EXERCISE DIRECTIONS →
In the listing below, find the line with "# The base discs", then repeat exactly every line from the top through that one.

** START **

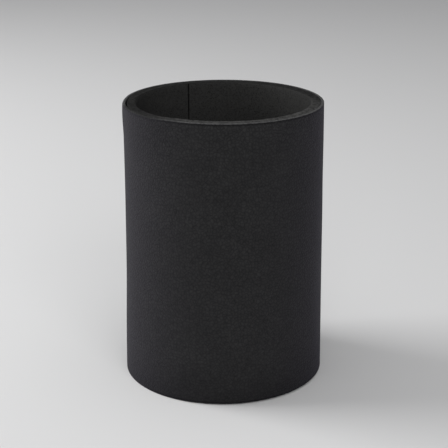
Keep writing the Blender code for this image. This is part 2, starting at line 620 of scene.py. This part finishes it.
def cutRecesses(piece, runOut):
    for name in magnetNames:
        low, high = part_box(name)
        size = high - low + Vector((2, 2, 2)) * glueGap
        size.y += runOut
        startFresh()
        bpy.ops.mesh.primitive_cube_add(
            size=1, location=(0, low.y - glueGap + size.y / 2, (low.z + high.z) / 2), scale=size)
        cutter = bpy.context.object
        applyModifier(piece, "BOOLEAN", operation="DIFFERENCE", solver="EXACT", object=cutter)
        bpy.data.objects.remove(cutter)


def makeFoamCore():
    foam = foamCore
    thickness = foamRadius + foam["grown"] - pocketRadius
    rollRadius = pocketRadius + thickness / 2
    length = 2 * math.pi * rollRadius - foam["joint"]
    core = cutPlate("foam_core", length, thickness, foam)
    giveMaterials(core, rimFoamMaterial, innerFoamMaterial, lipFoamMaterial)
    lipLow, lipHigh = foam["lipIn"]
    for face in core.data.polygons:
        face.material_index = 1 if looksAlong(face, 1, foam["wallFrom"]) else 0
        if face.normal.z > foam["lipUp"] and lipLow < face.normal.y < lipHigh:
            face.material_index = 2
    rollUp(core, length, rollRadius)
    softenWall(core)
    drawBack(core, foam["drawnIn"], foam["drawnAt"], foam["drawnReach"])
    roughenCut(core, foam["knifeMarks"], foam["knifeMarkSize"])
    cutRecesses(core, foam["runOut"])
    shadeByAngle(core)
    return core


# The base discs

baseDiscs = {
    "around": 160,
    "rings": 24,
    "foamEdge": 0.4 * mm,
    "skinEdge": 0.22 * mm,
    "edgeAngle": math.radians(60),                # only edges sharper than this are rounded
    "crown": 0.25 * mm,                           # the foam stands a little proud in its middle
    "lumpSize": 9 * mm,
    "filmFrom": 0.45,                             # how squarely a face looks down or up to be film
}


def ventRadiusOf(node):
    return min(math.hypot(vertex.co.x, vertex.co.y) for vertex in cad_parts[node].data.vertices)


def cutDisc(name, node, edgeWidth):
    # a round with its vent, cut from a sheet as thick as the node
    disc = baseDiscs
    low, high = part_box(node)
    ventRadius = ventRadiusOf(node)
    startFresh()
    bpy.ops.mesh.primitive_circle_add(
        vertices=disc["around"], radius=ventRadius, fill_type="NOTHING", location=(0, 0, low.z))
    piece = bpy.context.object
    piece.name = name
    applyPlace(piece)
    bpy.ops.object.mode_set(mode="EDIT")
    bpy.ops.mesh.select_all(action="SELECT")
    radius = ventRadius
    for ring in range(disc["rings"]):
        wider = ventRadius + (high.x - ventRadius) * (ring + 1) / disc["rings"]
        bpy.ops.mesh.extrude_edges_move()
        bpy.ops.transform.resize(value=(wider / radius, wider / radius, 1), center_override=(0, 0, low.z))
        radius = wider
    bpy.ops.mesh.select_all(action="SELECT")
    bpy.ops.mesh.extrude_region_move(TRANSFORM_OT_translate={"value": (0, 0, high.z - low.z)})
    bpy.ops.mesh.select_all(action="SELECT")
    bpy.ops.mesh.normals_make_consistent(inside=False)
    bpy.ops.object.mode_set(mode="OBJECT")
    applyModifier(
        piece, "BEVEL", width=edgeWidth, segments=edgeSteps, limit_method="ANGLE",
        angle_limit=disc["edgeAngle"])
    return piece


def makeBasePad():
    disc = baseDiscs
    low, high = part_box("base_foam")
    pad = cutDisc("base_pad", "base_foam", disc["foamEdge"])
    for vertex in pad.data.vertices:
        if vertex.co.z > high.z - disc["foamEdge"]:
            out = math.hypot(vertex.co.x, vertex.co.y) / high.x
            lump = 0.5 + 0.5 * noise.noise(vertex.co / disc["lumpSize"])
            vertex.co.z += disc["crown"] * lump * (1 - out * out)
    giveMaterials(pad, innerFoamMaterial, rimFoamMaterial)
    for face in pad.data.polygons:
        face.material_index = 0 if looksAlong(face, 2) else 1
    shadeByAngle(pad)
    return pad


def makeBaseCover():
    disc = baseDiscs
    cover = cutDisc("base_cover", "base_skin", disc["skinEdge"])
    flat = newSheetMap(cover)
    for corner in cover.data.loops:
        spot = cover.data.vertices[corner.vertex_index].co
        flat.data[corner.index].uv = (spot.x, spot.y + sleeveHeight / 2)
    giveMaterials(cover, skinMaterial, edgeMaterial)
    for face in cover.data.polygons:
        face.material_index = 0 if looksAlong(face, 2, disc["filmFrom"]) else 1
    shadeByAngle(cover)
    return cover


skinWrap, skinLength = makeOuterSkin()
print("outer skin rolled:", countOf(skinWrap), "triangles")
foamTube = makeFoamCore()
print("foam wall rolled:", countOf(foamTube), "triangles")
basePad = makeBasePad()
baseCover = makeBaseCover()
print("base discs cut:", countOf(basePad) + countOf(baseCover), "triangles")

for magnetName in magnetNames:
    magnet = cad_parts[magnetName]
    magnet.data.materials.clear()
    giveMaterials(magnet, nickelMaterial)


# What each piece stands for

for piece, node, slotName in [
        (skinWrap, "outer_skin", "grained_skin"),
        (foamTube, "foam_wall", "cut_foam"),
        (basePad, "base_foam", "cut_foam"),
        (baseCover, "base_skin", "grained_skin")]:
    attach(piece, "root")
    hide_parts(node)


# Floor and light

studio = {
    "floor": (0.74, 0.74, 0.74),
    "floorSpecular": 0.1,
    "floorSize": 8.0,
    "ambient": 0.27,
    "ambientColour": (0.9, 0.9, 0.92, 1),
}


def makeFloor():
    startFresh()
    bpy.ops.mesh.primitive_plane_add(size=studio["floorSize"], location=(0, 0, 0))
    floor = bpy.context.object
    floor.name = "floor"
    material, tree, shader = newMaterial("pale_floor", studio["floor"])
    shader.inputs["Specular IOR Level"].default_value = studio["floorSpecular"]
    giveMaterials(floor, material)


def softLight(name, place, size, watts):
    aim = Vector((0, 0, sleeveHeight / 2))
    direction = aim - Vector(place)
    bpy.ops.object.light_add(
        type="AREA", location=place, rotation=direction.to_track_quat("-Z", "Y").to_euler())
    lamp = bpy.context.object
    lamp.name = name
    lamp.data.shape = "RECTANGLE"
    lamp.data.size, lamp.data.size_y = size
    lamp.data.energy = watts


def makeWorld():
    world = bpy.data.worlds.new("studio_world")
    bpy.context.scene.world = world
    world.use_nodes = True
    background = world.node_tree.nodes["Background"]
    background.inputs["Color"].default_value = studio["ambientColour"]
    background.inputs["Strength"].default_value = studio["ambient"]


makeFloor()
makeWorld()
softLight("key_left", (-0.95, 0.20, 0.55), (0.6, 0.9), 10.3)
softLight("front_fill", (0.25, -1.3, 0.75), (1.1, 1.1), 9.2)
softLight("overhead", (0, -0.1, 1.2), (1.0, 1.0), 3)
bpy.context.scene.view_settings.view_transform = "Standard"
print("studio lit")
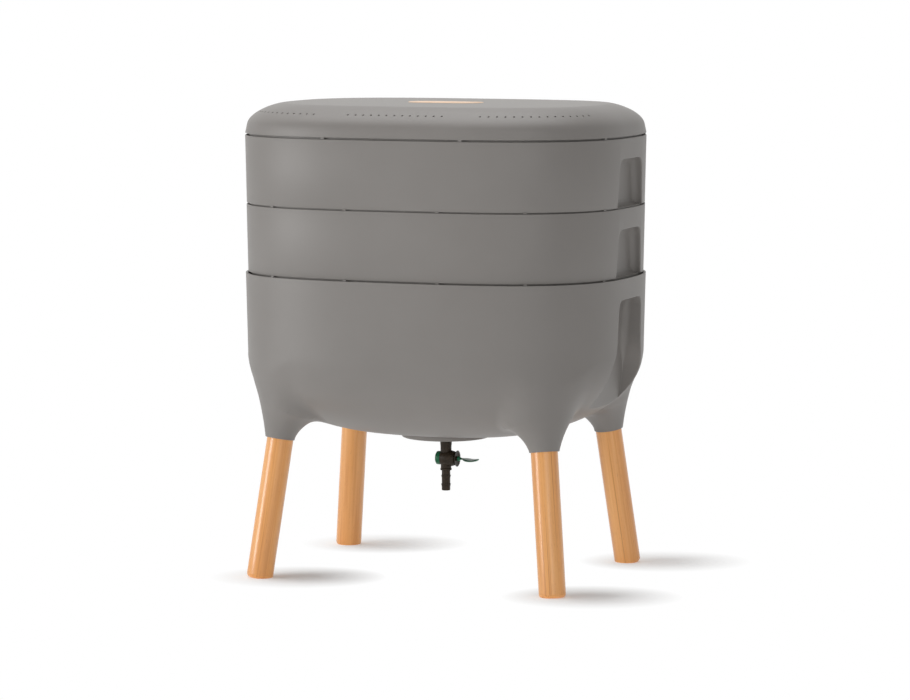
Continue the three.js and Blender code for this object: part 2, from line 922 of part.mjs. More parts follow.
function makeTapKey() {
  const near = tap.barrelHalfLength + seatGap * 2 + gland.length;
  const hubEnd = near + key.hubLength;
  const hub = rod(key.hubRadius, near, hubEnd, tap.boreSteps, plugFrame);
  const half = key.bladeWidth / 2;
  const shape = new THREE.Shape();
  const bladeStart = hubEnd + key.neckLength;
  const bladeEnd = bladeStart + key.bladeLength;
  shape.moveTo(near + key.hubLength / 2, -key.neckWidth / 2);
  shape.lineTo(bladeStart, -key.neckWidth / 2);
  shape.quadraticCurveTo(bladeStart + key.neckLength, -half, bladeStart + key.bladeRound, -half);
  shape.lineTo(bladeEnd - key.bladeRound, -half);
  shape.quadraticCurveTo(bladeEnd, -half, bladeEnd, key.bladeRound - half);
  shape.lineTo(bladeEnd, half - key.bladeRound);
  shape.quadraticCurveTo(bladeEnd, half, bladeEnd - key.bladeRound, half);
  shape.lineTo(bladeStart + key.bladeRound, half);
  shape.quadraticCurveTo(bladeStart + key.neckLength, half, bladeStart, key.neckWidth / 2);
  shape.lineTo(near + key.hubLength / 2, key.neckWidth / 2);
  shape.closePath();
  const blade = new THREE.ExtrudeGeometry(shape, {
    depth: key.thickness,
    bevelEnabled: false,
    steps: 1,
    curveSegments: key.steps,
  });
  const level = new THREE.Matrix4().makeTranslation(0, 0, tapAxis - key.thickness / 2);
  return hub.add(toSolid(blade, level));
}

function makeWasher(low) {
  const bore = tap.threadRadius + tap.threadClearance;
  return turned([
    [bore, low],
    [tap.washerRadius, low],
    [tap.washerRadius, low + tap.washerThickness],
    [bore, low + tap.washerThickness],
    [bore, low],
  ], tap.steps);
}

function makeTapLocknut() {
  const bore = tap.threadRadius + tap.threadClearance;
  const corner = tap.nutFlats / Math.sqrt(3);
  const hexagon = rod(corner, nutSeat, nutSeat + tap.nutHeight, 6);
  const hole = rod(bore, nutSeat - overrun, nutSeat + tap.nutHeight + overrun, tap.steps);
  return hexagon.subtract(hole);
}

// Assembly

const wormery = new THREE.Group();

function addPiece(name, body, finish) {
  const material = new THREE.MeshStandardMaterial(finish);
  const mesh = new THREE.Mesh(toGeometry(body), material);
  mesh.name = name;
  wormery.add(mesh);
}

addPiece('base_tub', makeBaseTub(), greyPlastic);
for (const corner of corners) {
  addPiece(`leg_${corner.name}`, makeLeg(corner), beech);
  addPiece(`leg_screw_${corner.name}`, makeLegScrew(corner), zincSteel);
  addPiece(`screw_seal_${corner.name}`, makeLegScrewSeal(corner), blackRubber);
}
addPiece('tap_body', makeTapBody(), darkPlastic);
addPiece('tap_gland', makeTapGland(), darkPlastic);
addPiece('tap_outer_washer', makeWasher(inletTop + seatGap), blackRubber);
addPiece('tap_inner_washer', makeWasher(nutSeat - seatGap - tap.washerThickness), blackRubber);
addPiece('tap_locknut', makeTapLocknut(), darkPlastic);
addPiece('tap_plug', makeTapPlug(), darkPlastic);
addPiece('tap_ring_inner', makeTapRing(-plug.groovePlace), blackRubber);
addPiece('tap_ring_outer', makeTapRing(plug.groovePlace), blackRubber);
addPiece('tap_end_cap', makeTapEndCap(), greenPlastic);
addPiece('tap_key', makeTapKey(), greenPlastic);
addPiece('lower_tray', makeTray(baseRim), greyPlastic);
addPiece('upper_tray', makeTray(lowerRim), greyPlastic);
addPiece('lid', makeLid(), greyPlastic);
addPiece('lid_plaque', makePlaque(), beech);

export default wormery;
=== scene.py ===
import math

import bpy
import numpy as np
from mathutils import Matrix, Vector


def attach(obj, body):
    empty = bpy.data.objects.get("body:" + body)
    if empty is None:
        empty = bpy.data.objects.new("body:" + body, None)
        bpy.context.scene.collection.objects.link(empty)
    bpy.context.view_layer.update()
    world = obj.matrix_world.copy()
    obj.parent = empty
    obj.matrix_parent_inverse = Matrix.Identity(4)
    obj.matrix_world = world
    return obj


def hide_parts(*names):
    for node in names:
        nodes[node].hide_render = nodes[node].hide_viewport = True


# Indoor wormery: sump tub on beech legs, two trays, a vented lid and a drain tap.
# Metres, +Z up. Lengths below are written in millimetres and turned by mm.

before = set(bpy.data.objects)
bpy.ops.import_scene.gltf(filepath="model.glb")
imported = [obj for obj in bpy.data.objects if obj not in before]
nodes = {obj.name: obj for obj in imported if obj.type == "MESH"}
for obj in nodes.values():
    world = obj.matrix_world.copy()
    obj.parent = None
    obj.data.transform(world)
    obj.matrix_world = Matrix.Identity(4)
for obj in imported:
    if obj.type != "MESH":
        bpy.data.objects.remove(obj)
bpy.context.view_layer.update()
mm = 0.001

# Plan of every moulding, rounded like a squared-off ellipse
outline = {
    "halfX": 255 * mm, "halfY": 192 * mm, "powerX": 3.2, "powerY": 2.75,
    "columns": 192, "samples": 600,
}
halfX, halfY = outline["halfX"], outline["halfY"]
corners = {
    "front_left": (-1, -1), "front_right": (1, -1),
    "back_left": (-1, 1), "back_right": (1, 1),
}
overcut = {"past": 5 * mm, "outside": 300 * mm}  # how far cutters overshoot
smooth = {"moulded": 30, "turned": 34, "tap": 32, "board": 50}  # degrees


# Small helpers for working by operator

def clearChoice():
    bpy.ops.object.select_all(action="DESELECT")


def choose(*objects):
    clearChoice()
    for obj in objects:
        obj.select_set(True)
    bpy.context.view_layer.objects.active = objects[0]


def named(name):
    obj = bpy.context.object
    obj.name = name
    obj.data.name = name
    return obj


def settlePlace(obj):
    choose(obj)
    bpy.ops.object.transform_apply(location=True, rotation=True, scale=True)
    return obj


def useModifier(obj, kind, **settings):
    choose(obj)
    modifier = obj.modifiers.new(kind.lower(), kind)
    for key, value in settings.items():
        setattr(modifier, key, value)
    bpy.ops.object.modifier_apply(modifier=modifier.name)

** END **

RESPONSE TO THIS TASK →
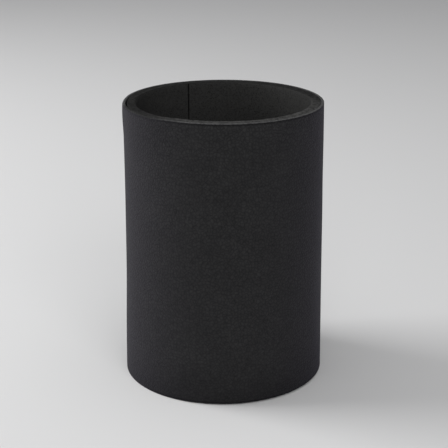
Keep writing the Blender code for this image. This is part 2, starting at line 620 of scene.py. This part finishes it.
def cutRecesses(piece, runOut):
    for name in magnetNames:
        low, high = part_box(name)
        size = high - low + Vector((2, 2, 2)) * glueGap
        size.y += runOut
        startFresh()
        bpy.ops.mesh.primitive_cube_add(
            size=1, location=(0, low.y - glueGap + size.y / 2, (low.z + high.z) / 2), scale=size)
        cutter = bpy.context.object
        applyModifier(piece, "BOOLEAN", operation="DIFFERENCE", solver="EXACT", object=cutter)
        bpy.data.objects.remove(cutter)


def makeFoamCore():
    foam = foamCore
    thickness = foamRadius + foam["grown"] - pocketRadius
    rollRadius = pocketRadius + thickness / 2
    length = 2 * math.pi * rollRadius - foam["joint"]
    core = cutPlate("foam_core", length, thickness, foam)
    giveMaterials(core, rimFoamMaterial, innerFoamMaterial, lipFoamMaterial)
    lipLow, lipHigh = foam["lipIn"]
    for face in core.data.polygons:
        face.material_index = 1 if looksAlong(face, 1, foam["wallFrom"]) else 0
        if face.normal.z > foam["lipUp"] and lipLow < face.normal.y < lipHigh:
            face.material_index = 2
    rollUp(core, length, rollRadius)
    softenWall(core)
    drawBack(core, foam["drawnIn"], foam["drawnAt"], foam["drawnReach"])
    roughenCut(core, foam["knifeMarks"], foam["knifeMarkSize"])
    cutRecesses(core, foam["runOut"])
    shadeByAngle(core)
    return core


# The base discs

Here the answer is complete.